Rasulullah saw bersabda : "Tutuplah wajah-wajah jenazah kalian, dan janganlah menyerupai kaum Yahudi." (HR Ath-Thabrani)
& SETELAH USAI MENGUBUR JENAZAH
عَنْ عُثْمَانَ بْنِ عَفَّانَ قَالَ كَانَ النَّبِيُّ صَلَّى اللَّهُ عَلَيْهِ وَسَلَّمَ إِذَا فَرَغَ مِنْ دَفْنِ الْمَيِّتِ وَقَفَ عَلَيْهِ فَقَالَ اسْتَغْفِرُوا لِأَخِيكُمْ وَسَلُوا لَهُ بِالتَّثْبِيتِ فَإِنَّهُ الْآنَ يُسْأَلُ
Dari Usman bin Afan, ia berkata : Bila Rasulullah saw usai mengubur jenazah, beliau berdiri menghadap kuburan, kemudian berkata ; Kalian hendaklah meminta ampun untuk saudara kalian ini, mintalah ketetapannya, sebab sekarang juga jenazah ini akan ditanya. (HR Abu Daud 3221)

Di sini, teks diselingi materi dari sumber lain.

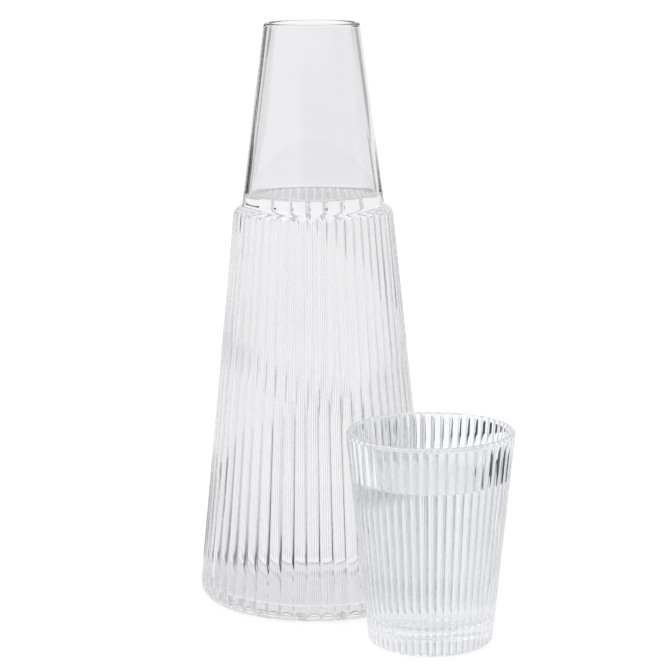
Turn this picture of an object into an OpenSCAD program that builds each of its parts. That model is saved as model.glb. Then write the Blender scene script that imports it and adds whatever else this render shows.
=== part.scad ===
// Bedside carafe with a matching tumbler, both of clear reeded glass.
// The carafe stands on the origin, the tumbler stands beside it on the same table.
// The tumbler's mouth clears the smooth neck and its depth matches the neck's height,
// so that it can be turned over and stored upside down on the carafe's shoulder.

/* [Carafe] */
// Height of the shoulder, where the reeded body meets the smooth neck
shoulder_h = 185; // [150:1:230]
// Height of the smooth neck above the shoulder
neck_h = 85; // [70:1:100]
// Outer diameter of the mouth
mouth_d = 44; // [38:0.5:52]
// Outer diameter of the neck at the shoulder
neck_d = 66.7; // [60:0.1:72]
// Width of the shoulder's ledge, from the neck out to the crests of the ribs
ledge_w = 3.5; // [2.5:0.1:6]
// Outer diameter over the ribs just above the foot
body_d = 110; // [96:1:130]
// Thickness of the neck's wall
neck_wall = 2.6; // [2:0.1:3.6]
// Thickness of the body's wall behind the valleys of the ribs
body_wall = 2.8; // [2:0.1:4]
// Thickness of the floor
carafe_floor = 6; // [4:0.5:14]
// Radius that rounds the foot into the table
carafe_foot_r = 6; // [4:0.5:9]
// Radius between the wall and the floor inside
carafe_inside_r = 6; // [3:0.5:18]
// Height over which the neck sweeps out into the shoulder
sweep_h = 2.7; // [1.5:0.1:5]
// Height over which the shoulder rounds down into the body
round_h = 3.2; // [2:0.1:6]

/* [Ribs] */
// Number of ribs round each piece
rib_count = 54; // [36:1:64]
// Height of a carafe rib above its valleys, at the foot
carafe_rib_h = 0.8; // [0.4:0.05:1.2]
// Height of a tumbler rib above its valleys, at the mouth
tumbler_rib_h = 0.55; // [0.3:0.05:0.8]
// Turn of the first rib from the +X direction, in degrees
rib_turn = 2.2; // [0:0.1:6]

/* [Tumbler] */
// Thickness of the floor
tumbler_floor = 10.5; // [6:0.5:16]
// Outer diameter over the ribs just above the foot
tumbler_foot_d = 55.8; // [48:0.1:64]
// Thickness of the wall at the mouth, over the ribs
tumbler_wall = 3.2; // [2.4:0.1:4]
// Thickness of the wall at the floor, over the ribs
tumbler_base_wall = 3.8; // [2.6:0.1:6]
// Radius that rounds the foot into the table
tumbler_foot_r = 3; // [2:0.1:5]
// Radius between the wall and the floor inside
tumbler_inside_r = 5; // [2:0.5:9]
// Height of the smooth lip above the ribs
lip_h = 2.4; // [2:0.1:5]

/* [Fit and place] */
// Gap between the tumbler's mouth and the neck when it is stored upside down
neck_gap = 0.9; // [0.6:0.1:2]
// Gap between the tumbler's floor and the rim of the neck when it is stored
rim_gap = 0.5; // [0.3:0.1:2]
// Gap between the feet of the two pieces on the table
stand_gap = 9; // [4:0.5:40]
// Direction of the tumbler from the carafe, in degrees from +X
stand_turn = -56.4; // [-180:0.1:180]

/* [Hidden] */
glass_colour = [0.86, 0.9, 0.92, 0.5];

// Facets of preview circles, and steps in a quarter round of an outline.
round_facets = 96;
quarter_steps = 6;
// How far a solid or a cut runs past the face that trims it.
overrun = 2;
// How far the trimming outline stands clear of the crests, and how far the core stays
// inside the valleys, as shares of a rib's height.
clear_share = 0.25;
core_share = 0.8;
// Length of a curve's handle, as a share of the height that it bends over.
handle_share = 0.66;

carafe_h = shoulder_h + neck_h;
mouth_r = mouth_d / 2;
neck_r = neck_d / 2;
shoulder_r = neck_r + ledge_w;
body_r = body_d / 2;
neck_slope = (neck_r - mouth_r) / neck_h;
body_slope = (body_r - shoulder_r) / (shoulder_h - carafe_foot_r);
shoulder_rib_h = carafe_rib_h * shoulder_r / body_r;
rim_r = neck_wall / 2;

tumbler_h = neck_h + rim_gap + tumbler_floor;
tumbler_mouth_r = neck_r + neck_gap + tumbler_wall;
tumbler_body_r = tumbler_foot_d / 2;
tumbler_slope = (tumbler_body_r - tumbler_mouth_r) / (tumbler_h - tumbler_foot_r);
tumbler_inner_slope = (tumbler_base_wall - tumbler_wall) / (tumbler_h - tumbler_floor);
lip_r = tumbler_wall / 2;
stand_reach = body_r + stand_gap + tumbler_body_r;

// Outer radius of the neck and of the lines that the crests of the ribs follow.
function neck_at(z) = neck_r - neck_slope * (z - shoulder_h);
function body_at(z) = shoulder_r + body_slope * (shoulder_h - z);
function tumbler_at(z) = tumbler_mouth_r + tumbler_slope * (tumbler_h - z);

// Inner radius of the tumbler.
function tumbler_inner_at(z) =
    tumbler_at(z) - tumbler_wall - tumbler_inner_slope * (tumbler_h - z);

// Points of an arc round a centre, from one angle to another.
function arc(centre, r, from, to) =
    let (steps = ceil(quarter_steps * abs(to - from) / 90))
    [for (i = [0 : steps]) let (a = from + (to - from) * i / steps)
        centre + r * [cos(a), sin(a)]];

// Points of the arc that rounds a level floor into a wall, where the wall passes a
// given radius at the height of the arc's centre and leans in by its slope.
function corner(wall_r, floor_h, r, slope) =
    let (lean = atan(slope))
    arc([wall_r - r / cos(lean), floor_h + r], r, -90, lean);

// The point at a given radius on the line that runs through two points.
function run_out(from, to, r) = to + (to - from) * (r - to[0]) / (to[0] - from[0]);

// Points of a list from one place in it to another.
function part_of(list, first, last) = [for (i = [first : last]) list[i]];

// The outside of a rounded foot, cut off where it runs out through the crests.
function foot(wall_r, r, slope, clear) =
    let (
        round = corner(wall_r, 0, r, slope),
        last = len(round) - 2)
    concat(
        part_of(round, 0, last),
        [run_out(round[last - 1], round[last], wall_r + clear)]);

// Points of a curve between two points, bent by a handle at each of them.
function curve(start, start_handle, end_handle, end) =
    let (steps = 2 * quarter_steps)
    [for (i = [0 : steps]) let (t = i / steps, u = 1 - t)
        u * u * u * start + 3 * u * u * t * (start + start_handle)
        + 3 * u * t * t * (end + end_handle) + t * t * t * end];

// The S-shaped shoulder, up from the body's line to the neck's line, with each line
// set in by a thickness of glass.
function shoulder_curve(body_in, neck_in) =
    let (low = shoulder_h - round_h, high = shoulder_h + sweep_h)
    curve(
        [body_at(low) - body_in, low],
        handle_share * round_h * [-body_slope, 1],
        handle_share * sweep_h * [neck_slope, -1],
        [neck_at(high) - neck_in, high]);

// Radius of the rod that stands up from the valleys beside it by a given height.
function rod_r(crest, height, half_turn) =
    let (valley = crest - height)
    (valley * valley + crest * crest - 2 * valley * crest * cos(half_turn))
    / (2 * (crest - valley * cos(half_turn)));

// A ring of tapered rods with one common apex on the axis. Their crests follow the
// line with a given radius and slope at a height, past the floor and past the top.
module rib_ring(crest_r, crest_h, slope, rib_h, top_h) {
    apex_h = crest_h + crest_r / slope;
    rod = rod_r(crest_r, rib_h, 180 / rib_count);
    taper = asin(rod / norm([crest_r, apex_h - crest_h]));
    tilt = abs(atan(slope)) - taper;
    floor_reach = abs(apex_h + overrun) / cos(tilt);
    top_reach = abs(apex_h - top_h - overrun) / cos(tilt);
    near = min(floor_reach, top_reach);
    far = max(floor_reach, top_reach);
    flip = slope > 0 ? 180 : 0;
    for (i = [0 : rib_count - 1])
        rotate([0, 0, rib_turn + i * 360 / rib_count + 180 - flip])
            translate([0, 0, apex_h])
                rotate([0, flip - tilt, 0])
                    translate([0, 0, near])
                        cylinder(
                            h = far - near,
                            r1 = near * tan(taper),
                            r2 = far * tan(taper),
                            $fn = round_facets);
}

module turned(outline) {
    rotate_extrude($fn = round_facets)
        polygon(outline);
}

// Outline of the carafe's outside, from the foot up over the rim to the axis.
function carafe_outside() =
    let (
        clear = clear_share * carafe_rib_h,
        ledge = shoulder_curve(0, 0),
        rim = [neck_at(carafe_h - rim_r) - rim_r, carafe_h - rim_r])
    concat(
        [[0, 0]],
        foot(body_r, carafe_foot_r, body_slope, clear),
        [run_out(ledge[2], ledge[1], ledge[0][0] + clear)],
        part_of(ledge, 1, len(ledge) - 1),
        arc(rim, rim_r, 0, 180),
        [[0, rim[1]]]);

// Outline of the carafe's hollow, from the floor out through the mouth.
function carafe_hollow() =
    let (
        glass = carafe_rib_h + body_wall,
        corner_h = carafe_floor + carafe_inside_r,
        top = carafe_h + overrun)
    concat(
        [[0, carafe_floor]],
        corner(body_at(corner_h) - glass, carafe_floor, carafe_inside_r, body_slope),
        shoulder_curve(shoulder_rib_h + body_wall, neck_wall),
        [[neck_at(top) - neck_wall, top], [0, top]]);

// Outline of the carafe's core, inside the valleys of its ribs, up to a plain round
// stem that is trimmed to the neck.
function carafe_core() =
    let (
        top = carafe_h + overrun,
        share = 1 - (1 + core_share) * carafe_rib_h / body_r,
        stem_r = share * shoulder_r)
    [
        [0, -overrun],
        [share * body_at(-overrun), -overrun],
        [stem_r, shoulder_h],
        [stem_r, top],
        [0, top]
    ];

module carafe() {
    color(glass_colour)
        difference() {
            intersection() {
                union() {
                    turned(carafe_core());
                    rib_ring(body_r, carafe_foot_r, body_slope, carafe_rib_h, shoulder_h);
                }
                turned(carafe_outside());
            }
            turned(carafe_hollow());
        }
}

// Outline of the tumbler's outside, from the foot up over the lip to the axis.
function tumbler_outside() =
    let (
        clear = clear_share * tumbler_rib_h,
        rib_end = tumbler_h - lip_h,
        lip = [tumbler_mouth_r - lip_r, tumbler_h - lip_r])
    concat(
        [[0, 0]],
        foot(tumbler_body_r, tumbler_foot_r, tumbler_slope, clear),
        [[tumbler_at(rib_end) + clear, rib_end]],
        arc(lip, lip_r, 0, 180),
        [[0, lip[1]]]);

// Outline of the tumbler's hollow, from the floor out through the mouth.
function tumbler_hollow() =
    let (
        corner_h = tumbler_floor + tumbler_inside_r,
        slope = tumbler_slope + tumbler_inner_slope,
        top = tumbler_h + overrun)
    concat(
        [[0, tumbler_floor]],
        corner(tumbler_inner_at(corner_h), tumbler_floor, tumbler_inside_r, slope),
        [[tumbler_inner_at(top), top], [0, top]]);

// Outline of the tumbler's core, inside the valleys of its ribs, with the band of glass
// above them that becomes the lip.
function tumbler_core() =
    let (
        top = tumbler_h + overrun,
        share = 1 - (1 + core_share) * tumbler_rib_h / tumbler_mouth_r,
        band_h = tumbler_h - lip_h - core_share * tumbler_rib_h,
        core_r = share * tumbler_at(band_h))
    [
        [0, -overrun],
        [share * tumbler_at(-overrun), -overrun],
        [core_r, band_h],
        [core_r + lip_h, band_h + lip_h],
        [core_r + lip_h, top],
        [0, top]
    ];

module tumbler() {
    color(glass_colour)
        rotate([0, 0, stand_turn])
            translate([stand_reach, 0, 0])
                rotate([0, 0, -stand_turn])
                    difference() {
                        intersection() {
                            union() {
                                turned(tumbler_core());
                                rib_ring(
                                    tumbler_mouth_r,
                                    tumbler_h,
                                    tumbler_slope,
                                    tumbler_rib_h,
                                    tumbler_h);
                            }
                            turned(tumbler_outside());
                        }
                        turned(tumbler_hollow());
                    }
}

carafe();
tumbler();
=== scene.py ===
"""A bedside carafe and its tumbler, both of clear reeded glass, with water in them.

The glass is modelled as closed solids with true wall thickness. Where the glass is wet,
its inner skin refracts from glass into water, and the water's own surface from water
into air, so that light is bent only at real interfaces. Lengths are in metres, and angles
are in radians where nothing else is said.
"""

import logging
import math
from abc import ABC, abstractmethod
from collections.abc import Sequence
from dataclasses import dataclass
from enum import Enum, IntEnum

import bpy
import numpy as np
from mathutils import Matrix, Vector


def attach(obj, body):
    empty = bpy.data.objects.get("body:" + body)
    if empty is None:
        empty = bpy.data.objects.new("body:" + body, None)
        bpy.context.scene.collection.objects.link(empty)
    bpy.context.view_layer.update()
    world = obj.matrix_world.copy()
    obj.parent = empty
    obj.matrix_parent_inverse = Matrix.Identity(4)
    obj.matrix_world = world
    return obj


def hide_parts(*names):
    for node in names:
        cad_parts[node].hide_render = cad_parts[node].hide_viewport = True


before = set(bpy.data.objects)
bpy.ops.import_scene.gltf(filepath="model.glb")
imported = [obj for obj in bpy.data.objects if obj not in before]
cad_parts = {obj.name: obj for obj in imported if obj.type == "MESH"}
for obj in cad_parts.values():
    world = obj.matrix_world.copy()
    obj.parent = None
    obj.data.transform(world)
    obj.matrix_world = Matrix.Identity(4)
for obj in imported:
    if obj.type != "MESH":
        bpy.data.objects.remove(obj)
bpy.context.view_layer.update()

log = logging.getLogger("scene")

Point = tuple[float, float]
Span = tuple[float, float]
Colour = tuple[float, float, float]

GLASS_IOR = 1.52
WATER_IOR = 1.333
GLASS_RIPPLE = 0.00002


class Face(IntEnum):
    """Which of a piece's two materials a row of faces takes."""

    DRY = 0
    WET = 1


class MixSocket(IntEnum):
    """Places of a colour mix node's sockets, whose names its other modes share."""

    FACTOR = 0
    FIRST = 6
    SECOND = 7
    RESULT = 2


class Operation(Enum):
    """What a math node works out, by its own name for it."""

    ANGLE = "ARCTAN2"
    LARGEST = "MAXIMUM"
    PRODUCT = "MULTIPLY"
    SCALE_AND_ADD = "MULTIPLY_ADD"


@dataclass(frozen=True)
class Ring:
    """One ring of a turned surface.

    Args:
        r: Radius of the plain outline.
        z: Height.
        crest: Radius of the crests of the ribs at this height, or 0 where it is plain.
        fill: Radius up to which the valleys are filled, where the ribs run out.
        face: Material of the faces between this ring and the next.
    """

    r: float
    z: float
    crest: float = 0.0
    fill: float = 0.0
    face: Face = Face.DRY


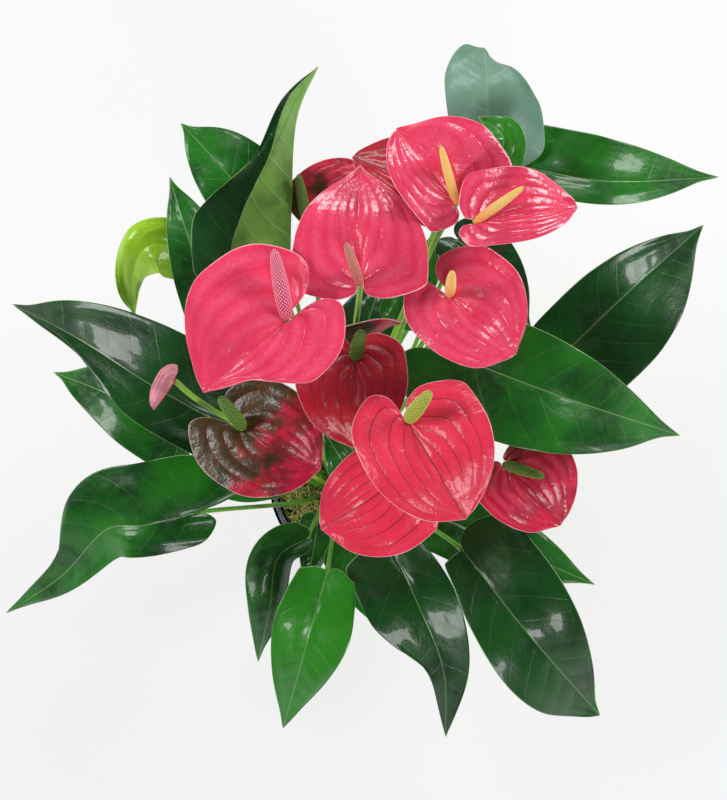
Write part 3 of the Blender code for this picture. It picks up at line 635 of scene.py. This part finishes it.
def grow(bm, columns, rows, place, names):
    """Adds a grid to a bmesh and puts each of its points where place(u, v) says, with its map values."""
    layers = [bm.loops.layers.uv.get(name) or bm.loops.layers.uv.new(name) for name in names]
    grid = bmesh.ops.create_grid(bm, x_segments=columns, y_segments=rows, size=1)["verts"]
    said = {}
    for vert in grid:
        spot, *values = place(vert.co.x, (vert.co.y + 1) / 2)
        said[vert] = values
        vert.co = spot
    for face in {face for vert in grid for face in vert.link_faces}:
        for loop in face.loops:
            for layer, value in zip(layers, said[loop.vert]):
                loop[layer].uv = value


def smooth_through(points, steps):
    """Points of a Catmull-Rom curve through the given ones, with so many steps in each stretch."""
    ends = [points[0] * 2 - points[1], *points, points[-1] * 2 - points[-2]]
    found = []
    for before, first, last, after in zip(ends, ends[1:], ends[2:], ends[3:]):
        for step in range(steps):
            t = step / steps
            found.append(0.5 * (2 * first + (last - before) * t
                                + (2 * before - 5 * first + 4 * last - after) * t ** 2
                                + (3 * first - before - 3 * last + after) * t ** 3))
    return found + [points[-1]]


def along(points, share):
    """The point at a share of the way through a list of points, which are evenly spaced in share."""
    place = min(max(share, 0), 1) * (len(points) - 1)
    index = min(int(place), len(points) - 2)
    return points[index].lerp(points[index + 1], place - index)


def above_rim(point):
    """A table point, in millimetres from the centre of the rim, as a place in the part's frame."""
    return Vector(point) * MM + Vector((0, 0, POT_HEIGHT))


class Path:
    """A line through points, with smooth directions that can be read at any distance along it."""

    def __init__(self, points):
        self.points = points
        self.reach = [0]
        for first, last in zip(points, points[1:]):
            self.reach.append(self.reach[-1] + (last - first).length)
        self.length = self.reach[-1]
        ends = [points[0] * 2 - points[1], *points, points[-1] * 2 - points[-2]]
        self.ways = [(after - before).normalized() for before, after in zip(ends, ends[2:])]
        self.index = 1

    def at(self, distance):
        """(point, direction) at a distance. Before the start and past the end the line is straight."""
        index = self.index
        while index < len(self.reach) - 1 and self.reach[index] < distance:
            index += 1
        while index > 1 and self.reach[index - 1] > distance:
            index -= 1
        self.index = index
        share = (distance - self.reach[index - 1]) / (self.reach[index] - self.reach[index - 1])
        first, last = self.points[index - 1], self.points[index]
        way = self.ways[index - 1].lerp(self.ways[index], min(max(share, 0), 1))
        return first + (last - first) * share, way.normalized()


def ridge_of(blade):
    return Path(smooth_through([above_rim(point) for point in blade.spine], CURVE_STEPS))


def blade_frame(blade, ridge, distance):
    """(point, forward, right, normal) of the middle ridge at a distance from the attachment."""
    point, forward = ridge.at(distance)
    right = forward.cross(Vector(blade.facing)).normalized()
    return point, forward, right, right.cross(forward)


def margin_point(outline, blade, side, share, reach):
    """A point of one half's outline: (along the ridge, out from it)."""
    corner = along(outline, share)
    return Vector((corner.x * (blade.lobes[side] * MM if corner.x < 0 else reach),
                   corner.y * blade.widths[side] * MM))


def leaf_vein(x, y, reach, width):
    """Which side vein passes a point of a half blade. Whole numbers are veins, negative in the lobes."""
    bent = x - 0.35 * y * y / width
    if bent - 0.55 * y > 0:
        return (bent - 0.55 * y) / (reach / 9)
    angle = math.atan2(y, bent) - math.atan2(1, 0.55)
    return -angle / math.radians(30)


def eased(value, low, high):
    """0 up to low, 1 from high, smooth between."""
    share = min(max((value - low) / (high - low), 0), 1)
    return share * share * (3 - 2 * share)


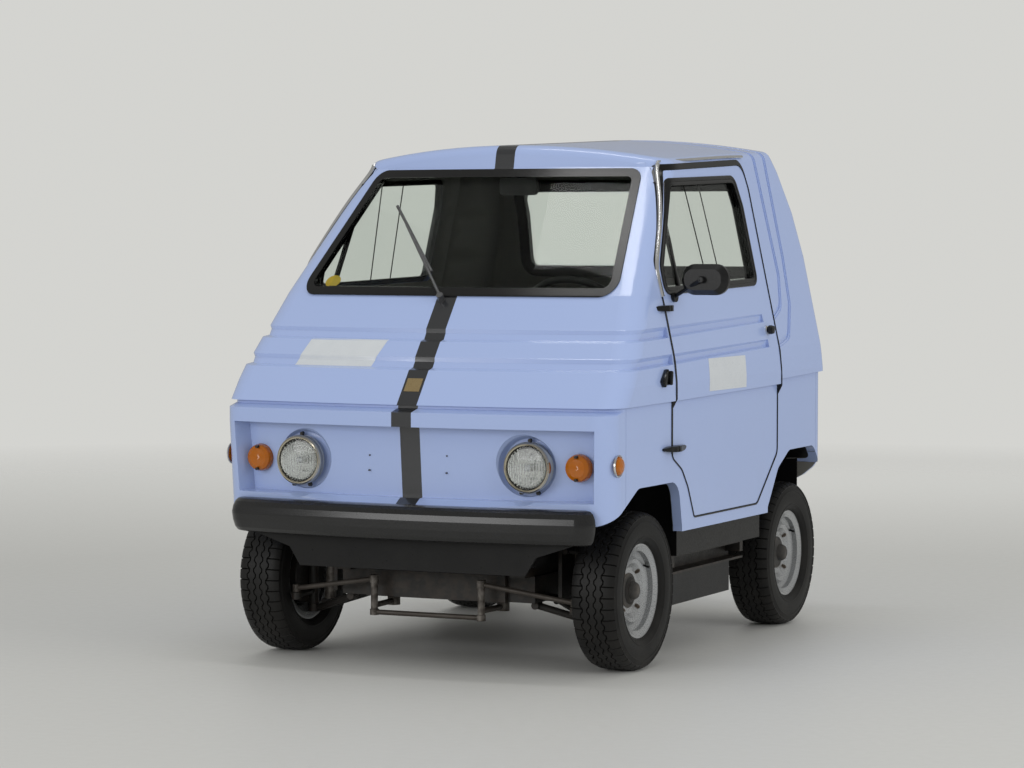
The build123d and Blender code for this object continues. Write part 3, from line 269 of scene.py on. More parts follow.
clearMaterial("lampGlass", {
    "colour": (0.96, 0.97, 0.98), "second": (0.93, 0.95, 0.96), "rough": 0.02, "ior": 1.3})
clearMaterial("amberLens", {
    "colour": (0.68, 0.2, 0.003), "second": (0.56, 0.155, 0.002), "rough": 0.08, "ior": 1.35, "clear": 0.4,
    "coat": 0.5})

# the lower lamp of each rear pair is red
rearLens = {"colour": (0.42, 0.012, 0.01), "top": 0.7}
signalTree = bpy.data.materials["amberLens"].node_tree
signalAxes = objectAxes(signalTree)[1]
signalRear = mathNode(signalTree, "GREATER_THAN", signalAxes[1], 0.0)
signalLow = mathNode(signalTree, "LESS_THAN", signalAxes[2], rearLens["top"])
signalRed = mathNode(signalTree, "MULTIPLY", signalRear, signalLow)
signalColour = signalTree.nodes["Principled BSDF"].inputs["Base Color"]
amberColour = signalColour.links[0].from_socket
feed(signalTree, signalColour, mixColour(signalTree, signalRed, amberColour, rearLens["colour"]))

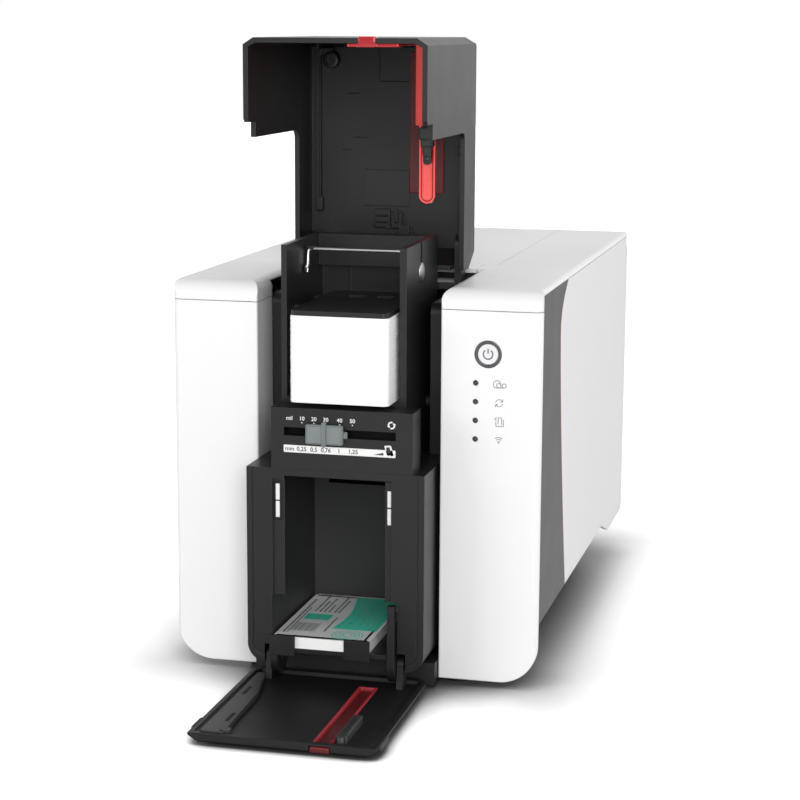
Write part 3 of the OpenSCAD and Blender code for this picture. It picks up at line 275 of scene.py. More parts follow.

Bila telah usai menguburkan jenazah, berdirilah seorang di antara yang hadir itu, kemudian meminta kepada hadirin untuk berdoa masing-masing dalam hati, tidak perlu bersama-sama apalagi dengan suara keras. Setelah berdoa masing-masing bubarlah dengan tertib, tidak ada acara apa-apa lagi.